When choosing a cell phone plan, a person first needs to determine what kind of plan he needs. If he is single, a plan that just covers one person would be ideal. If two, three, or more family members need phones, a family plan is a logical choice.
The person also needs to determine what kinds of services he needs. Does he do a lot of long-distance calling? Free nationwide long distance is a good option, then. For families with kids away at college, a roadside assistance plan may be something to think about.
Text messaging and Internet access are two options that can become pricey in a hurry. Some companies charge for Internet access depending on how much is downloaded. Some charge for the time spent on the Internet. Text messages may be charged per message, or for a flat fee each month. However, the person choosing the cell phone plan needs to think about whether these features are really necessary.

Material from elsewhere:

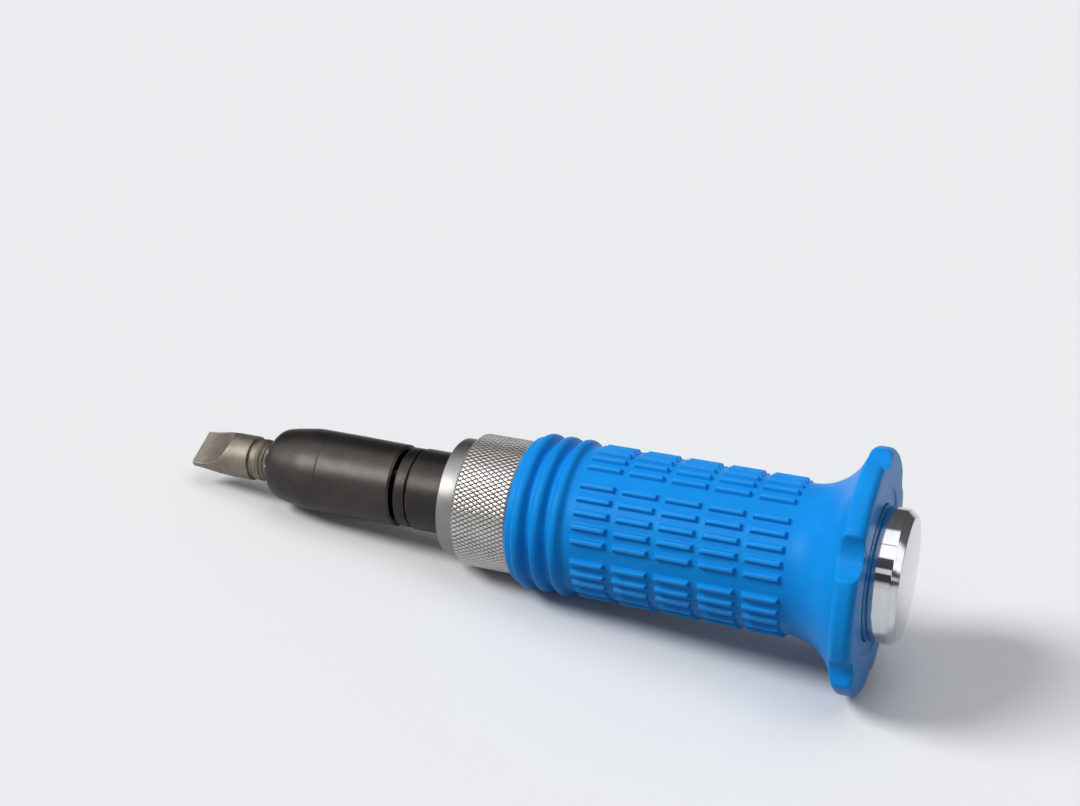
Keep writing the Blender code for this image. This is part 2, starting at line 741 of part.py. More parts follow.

Family cell phone plans have skyrocketed in popularity as cell phones have become ubiquitous. These usually involve all family members drawing from a common pool of minutes, for a set fee, possibly with an extra fee per month for each line besides the primary. For instance, a company may offer a plan with 450 minutes per month for US$40. Each additional line might be US$10 per month. However, these plans also frequently offer free mobile-to-mobile calling, which means family members can call each other without using up their minutes.
Another point to consider when choosing a cell phone plan is when people do most of their calling. If those on the plan generally use the phones only for short calls during the day, with most longer calls at night, the person should think about getting a plan that increases the number of minutes for nights or weekends. These minutes are separate from the "anytime" minutes in the plan.
A person should also consider what kinds of phones he needs, and which companies offer such phones. Some companies may offer free phones with features like a camera phone, and if these are free phones, the person might want to take advantage of the offer. Most people use their phones mostly for calls, or maybe for playing games. A person shouldn't be pressured into buying an expensive phone that has bells and whistles he will never use. If he needs the features, he should get them, but the average person has no need for the more expensive options.
Comparison shopping is also key. The person should look at several companies and compare the costs and features of similar plans. Some Web sites allow a person to compare cell phone plans, with all the features compiled into chart form. This can be very helpful.